Since 2018, a great deal of work has been done to identify failing buildings, define current and future users and audiences, determine the social and economic benefits, and evaluate potential sites for a new Arts & Culture Centre (see https://westvancouver.ca/arts-culture/arts-culture-strategy). Yet all of this research simply builds on the needs and desires of stakeholders, practitioners and, of course, the public, expressed over a decade of studies. For those who do the reading, the evidence is there, and the evidence is clear: the arts are necessary to the well-being of any community, are contributors to productive careers for our kids, and are significant economic drivers for the neighbourhoods in which they are situated.

I urge Council to take positive action on July 26 and approve the recommendation to go to the next phase of planning for an Arts & Culture Centre, including developing a business plan, fundraising plan, and governance model. Vast numbers of your constituents are counting on you to do the right thing—and do the thing right—by investing in the future of the arts in our community now.

One last thought: if you don’t approve the recommendation, then what? Will the Silk Purse be allowed to flood one too many times, and then have to close forever, leaving the West Van Community Arts Council and the many arts organizations who offer concerts, classes, kids camps, and visual arts and literary events there without a home? Will the Music Box just continue to rot from the inside, until it, too, has to be shut down? Will the WV Art Museum have to continue to decline significant collections due to lack of space and a leaky building?

Costs to remediate these buildings are prohibitive (just to raise the Ferry Building above the flood plain and install a washroom required a $1,010,360 grant from the Federal Government and $841,882 from the BC Govt), and to consider replacing them on their current sites is just irresponsible. Besides construction costs (again, on a flood plain), for every one of these three buildings, systems, staffing, and maintenance would have to be duplicated, costing taxpayers far more in the long run than constructing a consolidated Arts & Culture Centre to serve all of West Van.

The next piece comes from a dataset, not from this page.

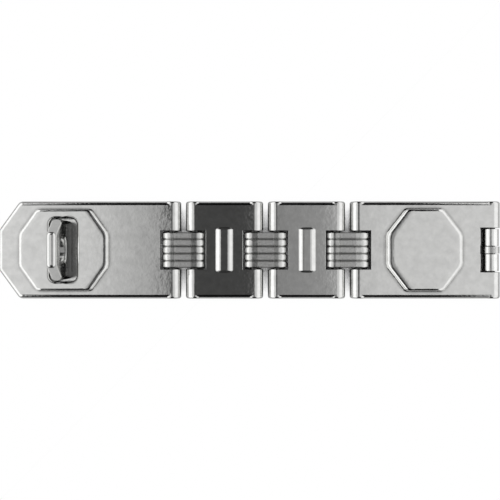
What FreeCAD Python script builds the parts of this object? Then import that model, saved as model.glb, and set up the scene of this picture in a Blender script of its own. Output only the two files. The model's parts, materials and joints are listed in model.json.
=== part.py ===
import FreeCAD, Part
import math
import os

# Hinge pin hasp with concealed pins and laminated links, all sizes in millimetres.
# The origin is on the mounting surface below the middle of the closed hasp.
# +X runs along the hasp to its fixed end, +Y runs across it and +Z points away from the door.

# Places along the hasp
hasp_plate_reach = 79.2
cover_plate_reach = 64.9
link_pin_pitch = 10.4
link_plate_pin_pitch = 27.35
joint_count = 3

# Pressed plates
plate_width = 44.5
sheet_thickness = 2.0
bend_outer_radius = 2.2
barrel_radius = 4.1
barrel_rim_radius = 1.0
barrel_slit_angle = 24.0
barrel_slit_start_angle = 140.0

# Concealed pins
pin_running_clearance = 0.05
pin_end_clearance = 0.1
pin_chamfer = 0.4

# Link laminations
lamination_count = 5
lamination_thickness = 3.2
lamination_gap = 0.1
lamination_chamfer = 0.5
link_below_barrel = 0.15
link_flat_past_pin = 0.5
link_end_arc_radius = 5.5
link_end_past_pin = 4.45
link_corner_radius = 0.8
window_side_clearance = 0.7
window_end_clearance = 0.75

# Bead on each link plate
bead_width = 8.6
bead_top_width = 2.9
bead_length = 20.5
bead_height = 0.9
bead_foot_radius = 2.2
bead_end_slope = 0.9
bead_corner_radius = 4.0

# Free end of the hasp plate
end_chamfer_x = 9.6
end_chamfer_y = 13.2
end_corner_radius = 3.0

# Raised boss of the hasp plate
hasp_boss_end_margin = 9.65
hasp_boss_side_margin = 3.55
hasp_boss_length = 41.3
hasp_boss_side_flat = 25.3
hasp_boss_end_flat = 15.0
hasp_boss_height = 2.5
hasp_boss_end_run = 2.6
hasp_boss_side_run = 1.55

# Raised boss of the cover plate
cover_boss_window_margin = 6.2
cover_boss_knuckle_margin = 7.9
cover_boss_side_margin = 3.25
cover_boss_side_flat = 17.8
cover_boss_end_flat = 14.8
cover_boss_height = 3.5
cover_boss_end_run = 3.7
cover_boss_side_run = 1.85

# Walls of both bosses: shares of the run and of the height from the foot to the flat top
boss_wall_profile = [(0.04, 0.12), (0.1, 0.42), (0.18, 0.68), (0.29, 0.84),
                     (0.42, 0.918), (0.56, 0.958), (0.7, 0.98), (0.85, 0.993)]
boss_side_corner_radius = 2.6
boss_end_corner_radius = 5.0
boss_hollow_inset = 1.9
boss_hollow_lean = 0.6

# Staple, and the slot that drops over it
staple_from_boss_centre = 0.1
staple_thickness = 4.5
staple_height = 33.5
staple_chamfer_width = 6.25
staple_chamfer_height = 10.0
staple_edge_radius = 1.9
staple_eye_edge_radius = 1.1
staple_eye_diameter = 12.5
staple_eye_below_top = 14.5
staple_shoulder = 3.4
slot_end_margin = 2.75
slot_free_side_clearance = 3.95
slot_hinge_side_clearance = 3.75
slot_end_clearance = 1.0
slot_corner_radius = 3.0
slot_rim_radius = 1.2

# Screwed plate of the staple
staple_plate_thickness = 3.0
staple_plate_clearance = 0.35
staple_screw_from_end = 11.4
staple_screw_from_side = 9.9
staple_plate_end_margin = 7.0
staple_screw_hole_diameter = 5.2
staple_screw_head_lift = 0.8

# Fixing leaf and its hinge
leaf_thickness = 1.6
leaf_end_clearance = 2.6
leaf_side_clearance = 3.25
leaf_corner_radius = 3.0
leaf_neck_length = 8.5
leaf_joggle_length = 3.0
leaf_joggle_end = 3.0
leaf_first_screw_inset = 8.0
leaf_last_screw_inset = 10.5
leaf_screw_from_side = 7.0
leaf_screw_hole_diameter = 4.8
leaf_screw_head_lift = 0.1
roll_start_angle = -90.0
roll_end_angle = 180.0
knuckle_length = 7.7
ring_width = 3.2
ring_below_barrel = 0.1
ring_side_clearance = 0.3
end_window_side_clearance = 0.6
end_window_end_clearance = 2.2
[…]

If you don’t care about the people who use, support, exhibit, perform, learn from, and enjoy the kinds of programming that take place in these spaces, then your decision is easy. If you do care, then the decision may be harder, but I guarantee it will come with a legacy as positive and powerful as any you may have made as elected officials so far. Every great city in the world makes space for the arts, celebrates the arts, and encourages education and participation in the arts; our District should be doing the same.

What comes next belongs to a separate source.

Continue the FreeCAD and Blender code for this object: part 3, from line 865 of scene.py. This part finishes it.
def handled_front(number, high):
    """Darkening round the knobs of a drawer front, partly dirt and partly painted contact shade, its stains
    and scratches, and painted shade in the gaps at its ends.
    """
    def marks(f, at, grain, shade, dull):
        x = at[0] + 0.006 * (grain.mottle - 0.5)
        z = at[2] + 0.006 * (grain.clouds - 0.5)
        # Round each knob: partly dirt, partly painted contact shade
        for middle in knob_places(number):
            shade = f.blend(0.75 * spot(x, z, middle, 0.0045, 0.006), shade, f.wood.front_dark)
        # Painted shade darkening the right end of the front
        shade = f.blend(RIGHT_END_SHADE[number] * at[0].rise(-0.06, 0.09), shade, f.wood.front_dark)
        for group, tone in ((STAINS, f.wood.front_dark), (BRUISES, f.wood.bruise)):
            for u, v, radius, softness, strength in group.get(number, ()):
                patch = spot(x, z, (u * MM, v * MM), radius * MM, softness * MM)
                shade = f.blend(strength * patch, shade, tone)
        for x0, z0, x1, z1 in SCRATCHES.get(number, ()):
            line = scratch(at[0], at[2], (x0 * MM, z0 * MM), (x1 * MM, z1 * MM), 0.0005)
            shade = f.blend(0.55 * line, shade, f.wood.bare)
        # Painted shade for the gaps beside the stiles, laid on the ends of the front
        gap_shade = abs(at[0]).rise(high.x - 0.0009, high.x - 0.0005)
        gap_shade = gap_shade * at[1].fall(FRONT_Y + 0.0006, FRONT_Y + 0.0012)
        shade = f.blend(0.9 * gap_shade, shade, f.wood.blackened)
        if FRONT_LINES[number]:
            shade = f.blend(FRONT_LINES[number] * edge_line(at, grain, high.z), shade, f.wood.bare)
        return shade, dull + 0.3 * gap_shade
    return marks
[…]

So take the tougher road and approve the July 26 recommendation to proceed with the next phase of work on the Arts Centre proposal. We are worth it.

Thank you,
Jennifer Webb

Jennifer Webb, former Communications Manager at the UBC Museum of Anthropology, is a writer and editor of publications on art, architecture and design. She has served on numerous committees related to the arts in West Vancouver and is currently co-chair of West Vancouver’s Arts Facilities Advisory Committee.